- THE DATA:
##########
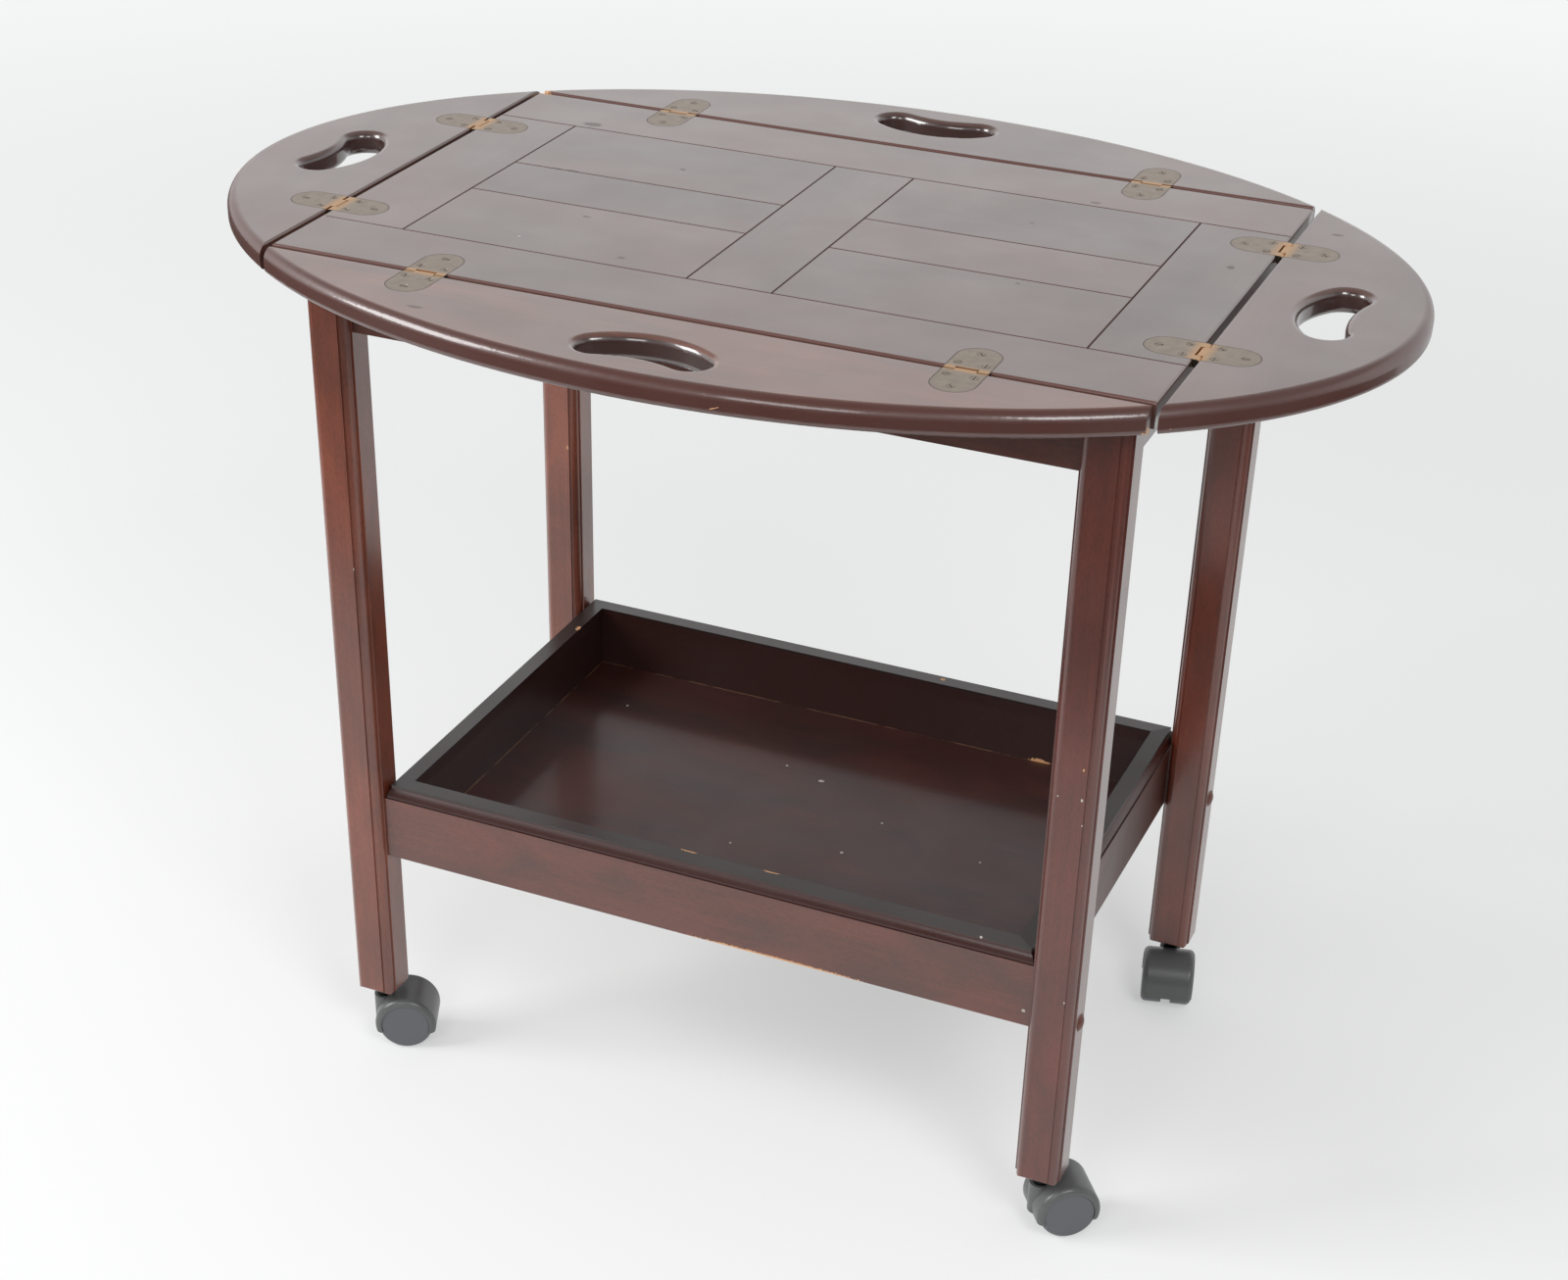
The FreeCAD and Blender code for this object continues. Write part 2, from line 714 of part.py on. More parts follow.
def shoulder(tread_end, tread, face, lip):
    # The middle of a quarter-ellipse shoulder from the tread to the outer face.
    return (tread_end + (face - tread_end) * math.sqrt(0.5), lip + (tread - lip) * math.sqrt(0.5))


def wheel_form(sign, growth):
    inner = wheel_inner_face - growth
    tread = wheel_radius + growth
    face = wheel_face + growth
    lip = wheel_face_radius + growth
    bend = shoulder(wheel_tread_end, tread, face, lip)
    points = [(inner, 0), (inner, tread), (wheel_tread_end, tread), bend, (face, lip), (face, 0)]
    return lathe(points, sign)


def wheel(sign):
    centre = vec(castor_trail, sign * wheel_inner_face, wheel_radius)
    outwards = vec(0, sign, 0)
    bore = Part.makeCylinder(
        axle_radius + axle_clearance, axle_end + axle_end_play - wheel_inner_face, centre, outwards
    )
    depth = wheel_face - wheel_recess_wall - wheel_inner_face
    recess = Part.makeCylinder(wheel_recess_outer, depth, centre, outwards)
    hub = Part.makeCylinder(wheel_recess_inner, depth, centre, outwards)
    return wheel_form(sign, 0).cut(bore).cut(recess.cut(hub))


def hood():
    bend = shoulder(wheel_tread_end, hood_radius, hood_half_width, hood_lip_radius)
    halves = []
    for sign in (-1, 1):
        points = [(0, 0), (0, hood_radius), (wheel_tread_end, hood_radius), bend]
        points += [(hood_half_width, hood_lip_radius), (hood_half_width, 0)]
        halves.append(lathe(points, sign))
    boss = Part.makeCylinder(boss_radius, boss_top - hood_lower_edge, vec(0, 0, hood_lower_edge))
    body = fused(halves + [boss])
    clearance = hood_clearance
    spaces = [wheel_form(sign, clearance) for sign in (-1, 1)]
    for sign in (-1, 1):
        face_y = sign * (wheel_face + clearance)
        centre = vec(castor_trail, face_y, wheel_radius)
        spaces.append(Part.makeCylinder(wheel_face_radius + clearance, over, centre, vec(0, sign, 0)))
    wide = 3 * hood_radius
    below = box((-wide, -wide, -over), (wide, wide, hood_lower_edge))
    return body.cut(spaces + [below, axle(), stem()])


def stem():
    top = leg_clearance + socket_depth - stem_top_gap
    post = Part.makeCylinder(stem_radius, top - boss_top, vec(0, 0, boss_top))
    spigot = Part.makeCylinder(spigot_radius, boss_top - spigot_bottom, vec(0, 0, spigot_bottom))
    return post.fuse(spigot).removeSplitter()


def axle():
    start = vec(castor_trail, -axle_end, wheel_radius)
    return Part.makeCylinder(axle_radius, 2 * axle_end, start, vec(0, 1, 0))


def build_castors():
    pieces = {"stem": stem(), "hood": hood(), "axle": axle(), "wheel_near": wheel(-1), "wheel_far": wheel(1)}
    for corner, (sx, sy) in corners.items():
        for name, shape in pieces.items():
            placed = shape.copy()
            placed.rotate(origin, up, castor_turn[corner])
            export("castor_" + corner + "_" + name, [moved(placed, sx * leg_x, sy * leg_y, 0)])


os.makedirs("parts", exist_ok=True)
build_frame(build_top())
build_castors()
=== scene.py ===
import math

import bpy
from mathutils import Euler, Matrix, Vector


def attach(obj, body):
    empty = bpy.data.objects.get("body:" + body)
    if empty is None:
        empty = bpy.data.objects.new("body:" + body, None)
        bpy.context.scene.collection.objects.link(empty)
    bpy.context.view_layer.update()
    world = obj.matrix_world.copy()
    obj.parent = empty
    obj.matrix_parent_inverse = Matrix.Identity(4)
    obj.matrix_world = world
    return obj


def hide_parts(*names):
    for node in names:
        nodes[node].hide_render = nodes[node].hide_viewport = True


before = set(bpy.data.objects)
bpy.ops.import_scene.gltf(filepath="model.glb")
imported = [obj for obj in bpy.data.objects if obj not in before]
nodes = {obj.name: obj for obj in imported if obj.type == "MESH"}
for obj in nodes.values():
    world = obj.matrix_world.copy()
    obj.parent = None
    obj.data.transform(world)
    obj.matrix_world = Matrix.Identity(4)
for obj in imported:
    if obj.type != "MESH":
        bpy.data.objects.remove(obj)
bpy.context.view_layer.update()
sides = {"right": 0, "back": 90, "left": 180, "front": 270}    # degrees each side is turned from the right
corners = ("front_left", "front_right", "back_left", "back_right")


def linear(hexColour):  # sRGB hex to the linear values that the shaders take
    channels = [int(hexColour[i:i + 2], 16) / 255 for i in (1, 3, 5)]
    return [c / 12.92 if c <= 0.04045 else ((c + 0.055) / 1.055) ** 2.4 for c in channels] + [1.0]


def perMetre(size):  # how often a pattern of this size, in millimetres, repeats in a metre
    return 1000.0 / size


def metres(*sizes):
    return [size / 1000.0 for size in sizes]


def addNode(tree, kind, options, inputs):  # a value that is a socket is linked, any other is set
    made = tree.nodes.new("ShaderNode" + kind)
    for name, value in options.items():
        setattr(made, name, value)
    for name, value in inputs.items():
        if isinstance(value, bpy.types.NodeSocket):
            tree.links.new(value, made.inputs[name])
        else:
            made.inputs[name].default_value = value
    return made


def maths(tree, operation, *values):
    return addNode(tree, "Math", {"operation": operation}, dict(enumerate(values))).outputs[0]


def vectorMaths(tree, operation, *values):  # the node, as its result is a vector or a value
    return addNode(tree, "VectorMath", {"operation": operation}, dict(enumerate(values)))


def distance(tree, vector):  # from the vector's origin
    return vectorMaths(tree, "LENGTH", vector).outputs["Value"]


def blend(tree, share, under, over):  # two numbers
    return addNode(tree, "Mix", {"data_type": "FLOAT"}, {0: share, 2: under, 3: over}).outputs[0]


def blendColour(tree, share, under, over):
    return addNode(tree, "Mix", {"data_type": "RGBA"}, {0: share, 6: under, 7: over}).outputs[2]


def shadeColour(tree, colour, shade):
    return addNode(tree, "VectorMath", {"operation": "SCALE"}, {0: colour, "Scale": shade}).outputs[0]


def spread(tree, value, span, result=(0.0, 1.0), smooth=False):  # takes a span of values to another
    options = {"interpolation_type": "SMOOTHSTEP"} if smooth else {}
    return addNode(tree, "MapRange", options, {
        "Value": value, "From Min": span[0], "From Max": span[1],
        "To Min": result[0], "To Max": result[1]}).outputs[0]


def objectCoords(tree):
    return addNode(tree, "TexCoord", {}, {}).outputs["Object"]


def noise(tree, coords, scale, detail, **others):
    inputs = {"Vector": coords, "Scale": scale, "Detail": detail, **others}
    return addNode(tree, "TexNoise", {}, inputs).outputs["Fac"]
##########
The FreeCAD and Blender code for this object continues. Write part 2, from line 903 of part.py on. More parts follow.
##########
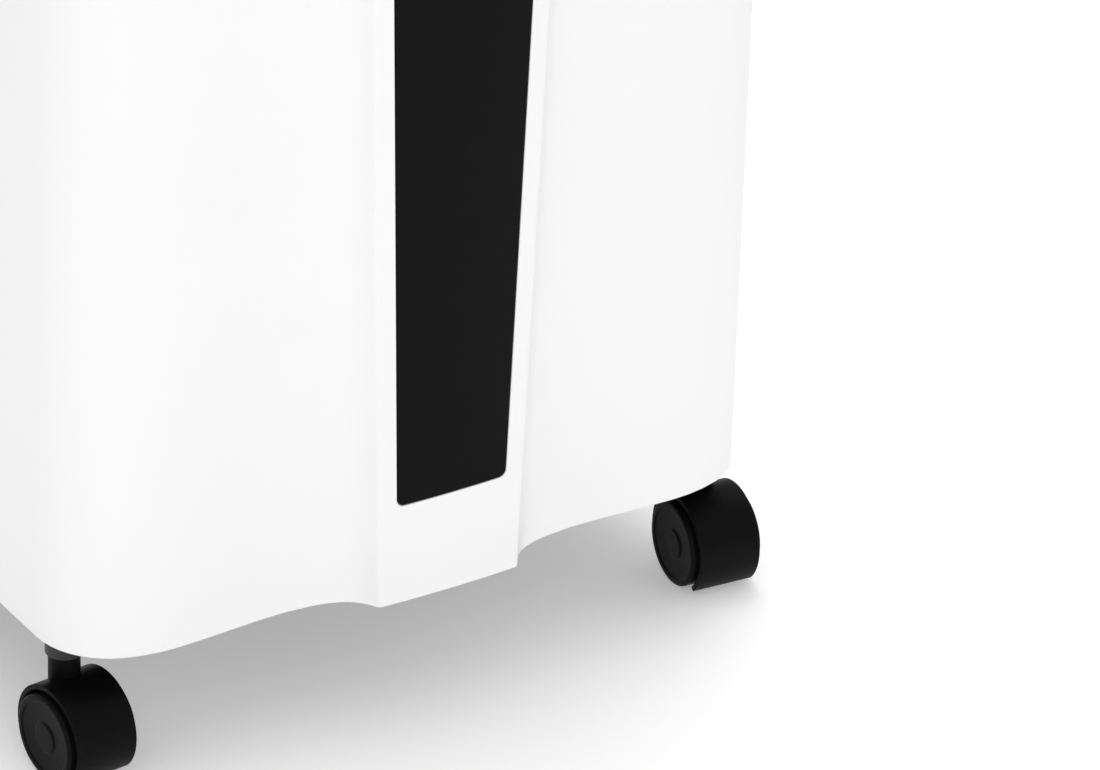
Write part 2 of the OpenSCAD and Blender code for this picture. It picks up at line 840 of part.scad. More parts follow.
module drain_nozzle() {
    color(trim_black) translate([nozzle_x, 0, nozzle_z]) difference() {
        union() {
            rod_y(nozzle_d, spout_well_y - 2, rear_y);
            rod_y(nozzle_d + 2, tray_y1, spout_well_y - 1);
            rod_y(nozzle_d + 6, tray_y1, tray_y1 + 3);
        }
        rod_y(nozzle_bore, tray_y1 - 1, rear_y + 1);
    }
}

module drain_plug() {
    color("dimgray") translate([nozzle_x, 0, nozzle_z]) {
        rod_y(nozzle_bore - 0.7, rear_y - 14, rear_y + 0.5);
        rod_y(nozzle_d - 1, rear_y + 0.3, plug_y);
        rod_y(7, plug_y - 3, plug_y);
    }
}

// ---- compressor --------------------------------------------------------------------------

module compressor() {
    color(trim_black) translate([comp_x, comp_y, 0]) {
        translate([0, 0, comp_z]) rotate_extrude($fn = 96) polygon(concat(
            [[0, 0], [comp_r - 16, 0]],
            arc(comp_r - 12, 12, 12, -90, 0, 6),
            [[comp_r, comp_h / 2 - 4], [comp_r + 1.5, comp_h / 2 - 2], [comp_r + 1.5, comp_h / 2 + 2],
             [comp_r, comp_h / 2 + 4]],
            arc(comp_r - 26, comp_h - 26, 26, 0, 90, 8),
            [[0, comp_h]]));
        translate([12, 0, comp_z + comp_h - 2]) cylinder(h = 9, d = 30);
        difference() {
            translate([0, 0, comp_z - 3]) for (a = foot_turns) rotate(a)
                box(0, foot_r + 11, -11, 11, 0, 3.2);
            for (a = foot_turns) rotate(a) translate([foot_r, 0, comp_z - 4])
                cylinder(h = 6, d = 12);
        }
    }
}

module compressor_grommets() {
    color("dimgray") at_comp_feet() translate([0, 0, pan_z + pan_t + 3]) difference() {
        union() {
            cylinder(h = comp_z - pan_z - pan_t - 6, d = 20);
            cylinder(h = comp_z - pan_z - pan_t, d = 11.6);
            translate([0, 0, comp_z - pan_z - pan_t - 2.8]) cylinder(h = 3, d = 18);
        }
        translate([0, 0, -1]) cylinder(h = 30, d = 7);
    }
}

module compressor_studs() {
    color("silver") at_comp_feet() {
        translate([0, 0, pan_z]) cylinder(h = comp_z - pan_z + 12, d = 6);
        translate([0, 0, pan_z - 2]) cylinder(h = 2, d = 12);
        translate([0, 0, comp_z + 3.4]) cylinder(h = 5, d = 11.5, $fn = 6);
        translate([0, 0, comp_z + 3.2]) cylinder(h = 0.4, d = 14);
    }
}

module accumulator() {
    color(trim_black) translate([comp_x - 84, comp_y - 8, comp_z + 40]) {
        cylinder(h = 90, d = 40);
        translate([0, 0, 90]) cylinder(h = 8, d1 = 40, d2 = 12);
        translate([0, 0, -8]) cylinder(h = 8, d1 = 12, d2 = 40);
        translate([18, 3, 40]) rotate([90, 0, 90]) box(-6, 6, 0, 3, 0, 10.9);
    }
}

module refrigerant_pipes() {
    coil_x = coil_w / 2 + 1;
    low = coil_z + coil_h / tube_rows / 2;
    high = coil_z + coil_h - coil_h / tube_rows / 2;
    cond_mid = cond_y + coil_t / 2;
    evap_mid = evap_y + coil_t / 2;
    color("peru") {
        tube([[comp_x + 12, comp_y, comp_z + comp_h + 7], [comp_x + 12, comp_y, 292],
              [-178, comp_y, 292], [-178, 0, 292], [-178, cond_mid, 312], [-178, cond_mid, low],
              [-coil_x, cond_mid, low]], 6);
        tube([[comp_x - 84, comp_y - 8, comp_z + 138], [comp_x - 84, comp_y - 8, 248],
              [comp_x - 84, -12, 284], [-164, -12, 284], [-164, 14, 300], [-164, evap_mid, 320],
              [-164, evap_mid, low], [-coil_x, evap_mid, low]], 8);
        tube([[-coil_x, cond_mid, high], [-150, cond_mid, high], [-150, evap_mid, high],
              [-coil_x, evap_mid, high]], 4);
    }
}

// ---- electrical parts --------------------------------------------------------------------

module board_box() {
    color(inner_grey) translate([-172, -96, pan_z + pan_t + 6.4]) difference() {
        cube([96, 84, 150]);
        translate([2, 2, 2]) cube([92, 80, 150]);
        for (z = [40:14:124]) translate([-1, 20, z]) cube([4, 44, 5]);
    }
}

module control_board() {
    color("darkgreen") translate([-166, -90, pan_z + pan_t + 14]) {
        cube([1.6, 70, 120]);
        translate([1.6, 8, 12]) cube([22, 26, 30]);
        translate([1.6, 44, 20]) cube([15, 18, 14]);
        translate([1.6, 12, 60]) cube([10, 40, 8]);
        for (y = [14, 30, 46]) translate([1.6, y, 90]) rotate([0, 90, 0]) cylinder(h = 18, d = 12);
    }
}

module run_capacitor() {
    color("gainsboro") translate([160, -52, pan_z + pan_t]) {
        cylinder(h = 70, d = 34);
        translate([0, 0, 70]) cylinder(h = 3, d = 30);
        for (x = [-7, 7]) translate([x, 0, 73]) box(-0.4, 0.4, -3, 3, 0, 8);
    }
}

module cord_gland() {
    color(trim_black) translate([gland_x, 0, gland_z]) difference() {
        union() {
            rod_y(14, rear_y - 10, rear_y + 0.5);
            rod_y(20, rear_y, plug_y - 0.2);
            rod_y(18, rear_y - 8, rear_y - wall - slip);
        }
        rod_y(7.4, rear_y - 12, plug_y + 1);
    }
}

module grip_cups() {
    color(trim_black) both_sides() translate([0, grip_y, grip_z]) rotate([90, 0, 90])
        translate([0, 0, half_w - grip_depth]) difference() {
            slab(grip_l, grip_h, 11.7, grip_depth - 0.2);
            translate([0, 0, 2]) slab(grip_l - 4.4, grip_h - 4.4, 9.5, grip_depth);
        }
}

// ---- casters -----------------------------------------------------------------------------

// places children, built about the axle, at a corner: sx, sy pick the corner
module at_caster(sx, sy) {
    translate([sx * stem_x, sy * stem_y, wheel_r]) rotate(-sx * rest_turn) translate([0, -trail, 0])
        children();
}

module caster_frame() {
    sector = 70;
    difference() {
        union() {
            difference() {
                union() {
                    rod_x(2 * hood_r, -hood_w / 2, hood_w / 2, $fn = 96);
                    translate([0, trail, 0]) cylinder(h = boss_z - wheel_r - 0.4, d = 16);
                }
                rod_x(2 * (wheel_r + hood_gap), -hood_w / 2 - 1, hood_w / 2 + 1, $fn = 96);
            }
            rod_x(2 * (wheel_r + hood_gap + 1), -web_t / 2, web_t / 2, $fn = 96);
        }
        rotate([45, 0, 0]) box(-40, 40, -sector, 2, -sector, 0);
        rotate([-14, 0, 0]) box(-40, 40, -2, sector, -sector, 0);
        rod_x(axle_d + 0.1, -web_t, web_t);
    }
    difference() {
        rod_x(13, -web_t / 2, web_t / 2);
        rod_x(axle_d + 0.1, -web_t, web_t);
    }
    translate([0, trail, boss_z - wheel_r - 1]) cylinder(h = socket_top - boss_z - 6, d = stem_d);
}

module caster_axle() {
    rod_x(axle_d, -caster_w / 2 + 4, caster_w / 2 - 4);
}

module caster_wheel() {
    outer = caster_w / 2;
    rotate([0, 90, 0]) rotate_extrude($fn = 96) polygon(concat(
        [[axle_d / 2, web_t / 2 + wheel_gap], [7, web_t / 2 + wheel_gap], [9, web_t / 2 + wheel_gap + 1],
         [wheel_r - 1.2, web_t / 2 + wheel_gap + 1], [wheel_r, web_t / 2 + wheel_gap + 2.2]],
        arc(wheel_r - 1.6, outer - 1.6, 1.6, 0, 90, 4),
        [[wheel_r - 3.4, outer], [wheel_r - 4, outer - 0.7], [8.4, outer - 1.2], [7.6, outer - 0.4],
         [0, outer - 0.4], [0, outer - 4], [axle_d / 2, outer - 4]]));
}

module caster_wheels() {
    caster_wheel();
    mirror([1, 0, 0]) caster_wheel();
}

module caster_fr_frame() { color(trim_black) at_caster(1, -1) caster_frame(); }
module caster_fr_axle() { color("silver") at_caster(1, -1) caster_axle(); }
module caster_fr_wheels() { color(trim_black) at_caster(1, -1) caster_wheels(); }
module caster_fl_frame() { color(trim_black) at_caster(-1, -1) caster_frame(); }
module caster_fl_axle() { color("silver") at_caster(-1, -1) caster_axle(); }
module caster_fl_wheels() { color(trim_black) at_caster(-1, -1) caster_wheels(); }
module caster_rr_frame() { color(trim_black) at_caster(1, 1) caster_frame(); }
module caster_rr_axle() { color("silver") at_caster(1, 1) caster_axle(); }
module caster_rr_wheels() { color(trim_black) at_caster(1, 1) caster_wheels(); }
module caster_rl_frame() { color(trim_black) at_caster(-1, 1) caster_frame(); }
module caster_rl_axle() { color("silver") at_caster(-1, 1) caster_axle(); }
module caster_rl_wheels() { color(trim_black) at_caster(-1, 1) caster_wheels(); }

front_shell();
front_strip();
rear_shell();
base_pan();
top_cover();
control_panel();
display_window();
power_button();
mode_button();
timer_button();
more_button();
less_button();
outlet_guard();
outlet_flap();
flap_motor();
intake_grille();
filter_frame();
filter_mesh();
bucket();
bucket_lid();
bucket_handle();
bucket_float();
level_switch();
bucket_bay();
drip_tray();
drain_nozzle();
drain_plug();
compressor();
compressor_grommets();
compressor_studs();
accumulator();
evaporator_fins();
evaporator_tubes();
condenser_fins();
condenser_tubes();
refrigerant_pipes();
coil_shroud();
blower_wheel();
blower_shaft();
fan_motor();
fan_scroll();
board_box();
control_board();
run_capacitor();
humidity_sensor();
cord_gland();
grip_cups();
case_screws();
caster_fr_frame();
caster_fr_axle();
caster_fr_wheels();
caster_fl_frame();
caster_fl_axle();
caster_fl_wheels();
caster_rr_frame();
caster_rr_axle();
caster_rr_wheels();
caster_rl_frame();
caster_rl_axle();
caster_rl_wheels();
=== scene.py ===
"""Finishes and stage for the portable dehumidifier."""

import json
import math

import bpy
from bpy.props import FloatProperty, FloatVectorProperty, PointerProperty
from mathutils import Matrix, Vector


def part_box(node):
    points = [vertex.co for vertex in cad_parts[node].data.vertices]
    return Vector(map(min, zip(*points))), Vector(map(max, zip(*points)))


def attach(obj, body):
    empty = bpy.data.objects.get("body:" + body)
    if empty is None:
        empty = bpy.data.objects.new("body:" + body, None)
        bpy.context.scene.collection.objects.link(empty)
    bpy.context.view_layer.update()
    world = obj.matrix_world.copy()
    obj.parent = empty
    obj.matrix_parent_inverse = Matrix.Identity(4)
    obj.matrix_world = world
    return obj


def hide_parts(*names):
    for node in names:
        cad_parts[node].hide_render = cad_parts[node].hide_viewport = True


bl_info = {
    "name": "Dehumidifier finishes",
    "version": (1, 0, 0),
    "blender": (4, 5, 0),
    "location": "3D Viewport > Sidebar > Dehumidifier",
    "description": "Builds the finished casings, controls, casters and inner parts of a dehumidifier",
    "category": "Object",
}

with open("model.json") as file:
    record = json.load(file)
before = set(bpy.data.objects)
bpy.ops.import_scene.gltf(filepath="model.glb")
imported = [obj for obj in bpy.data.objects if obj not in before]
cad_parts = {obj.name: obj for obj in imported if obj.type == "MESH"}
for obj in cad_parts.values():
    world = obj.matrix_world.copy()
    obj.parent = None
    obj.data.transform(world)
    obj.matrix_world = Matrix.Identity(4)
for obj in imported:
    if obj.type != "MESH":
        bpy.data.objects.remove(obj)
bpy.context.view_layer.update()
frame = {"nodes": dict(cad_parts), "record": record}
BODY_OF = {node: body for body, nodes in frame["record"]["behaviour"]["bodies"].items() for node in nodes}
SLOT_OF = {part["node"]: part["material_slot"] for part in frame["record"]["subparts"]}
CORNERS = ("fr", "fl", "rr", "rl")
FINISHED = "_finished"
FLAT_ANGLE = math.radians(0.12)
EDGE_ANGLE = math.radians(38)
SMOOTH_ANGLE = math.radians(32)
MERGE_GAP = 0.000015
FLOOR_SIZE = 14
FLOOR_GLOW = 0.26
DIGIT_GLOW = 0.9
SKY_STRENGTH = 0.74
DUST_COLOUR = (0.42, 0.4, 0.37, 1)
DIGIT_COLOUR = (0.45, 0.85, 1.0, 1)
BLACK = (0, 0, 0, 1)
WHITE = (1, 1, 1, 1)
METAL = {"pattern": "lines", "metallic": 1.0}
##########
- WHAT IS BEING ASKED:
Print, without alteration, the lines from the line with "intake_grille();" to the line with "cad_parts[node].hide_render = cad_parts[node].hide_viewport". Include both of them, and omit every other line.

- SOLUTION TO THIS TASK:
intake_grille();
filter_frame();
filter_mesh();
bucket();
bucket_lid();
bucket_handle();
bucket_float();
level_switch();
bucket_bay();
drip_tray();
drain_nozzle();
drain_plug();
compressor();
compressor_grommets();
compressor_studs();
accumulator();
evaporator_fins();
evaporator_tubes();
condenser_fins();
condenser_tubes();
refrigerant_pipes();
coil_shroud();
blower_wheel();
blower_shaft();
fan_motor();
fan_scroll();
board_box();
control_board();
run_capacitor();
humidity_sensor();
cord_gland();
grip_cups();
case_screws();
caster_fr_frame();
caster_fr_axle();
caster_fr_wheels();
caster_fl_frame();
caster_fl_axle();
caster_fl_wheels();
caster_rr_frame();
caster_rr_axle();
caster_rr_wheels();
caster_rl_frame();
caster_rl_axle();
caster_rl_wheels();
=== scene.py ===
"""Finishes and stage for the portable dehumidifier."""

import json
import math

import bpy
from bpy.props import FloatProperty, FloatVectorProperty, PointerProperty
from mathutils import Matrix, Vector


def part_box(node):
    points = [vertex.co for vertex in cad_parts[node].data.vertices]
    return Vector(map(min, zip(*points))), Vector(map(max, zip(*points)))


def attach(obj, body):
    empty = bpy.data.objects.get("body:" + body)
    if empty is None:
        empty = bpy.data.objects.new("body:" + body, None)
        bpy.context.scene.collection.objects.link(empty)
    bpy.context.view_layer.update()
    world = obj.matrix_world.copy()
    obj.parent = empty
    obj.matrix_parent_inverse = Matrix.Identity(4)
    obj.matrix_world = world
    return obj


def hide_parts(*names):
    for node in names:
        cad_parts[node].hide_render = cad_parts[node].hide_viewport = True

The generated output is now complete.